We have the following seminar via google meet.
Title: Uniform-in-time continuum limit of the lattice Winfree model and emergent dynamics
Time: January 13th (Wednesday) 10:00 – 10:40
Speaker: Myeongju Kang (Seoul National University)
Abstract: We study a uniform-in-time continuum limit of the lattice Winfree model(LWM) and its asymptotic dynamics which depends on system functions such as natural frequency function and coupling strength function. The continuum Winfree model(CWM) is an integro-differential equation for the temporal evolution of Winfree phase field. The LWM describes synchronous behavior of weakly coupled Winfree oscillators on a lattice lying in a compact region. For bounded measurable initial phase field, we establish a global well-posedness of classical solutions to the CWM under suitable assumptions on coupling function, and we also show that a classical solution to the CWM can be obtained as a $L^1$-limit of a sequence of lattice solutions.
Title: Emergence of consensus on the Stiefel manifold
Time: January 13th (Wednesday) 10:45 – 11:25
Speaker: Dr. Dohyun Kim (Seoul National University)
Abstract: In this talk, we introduce first-order and second-order high-dimensional Kuramoto models on the Stiefel manifold which extend the previous consensus models on Riemannian manifolds including several matrix Lie groups.
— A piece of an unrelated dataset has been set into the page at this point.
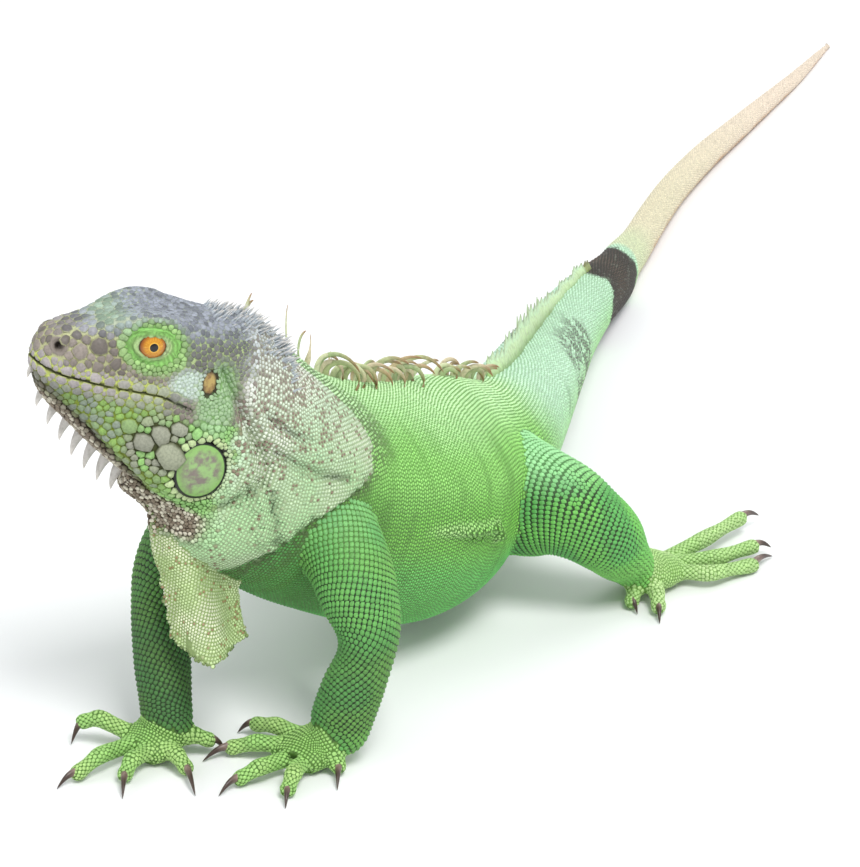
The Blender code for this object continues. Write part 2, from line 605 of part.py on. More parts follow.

For the proposed models, sufficient frameworks leading to complete and practical consensus are provided in terms of the initial data and system parameters. On the other hand, we propose a consensus-based algorithm for nonconvex optimization on the Stiefel manifold. For a given objective (or target) function on the Stiefel manifold, we construct a stochastic interacting particle system for sample points which are expected to converge to a single point, which is close enough to a global minimizer.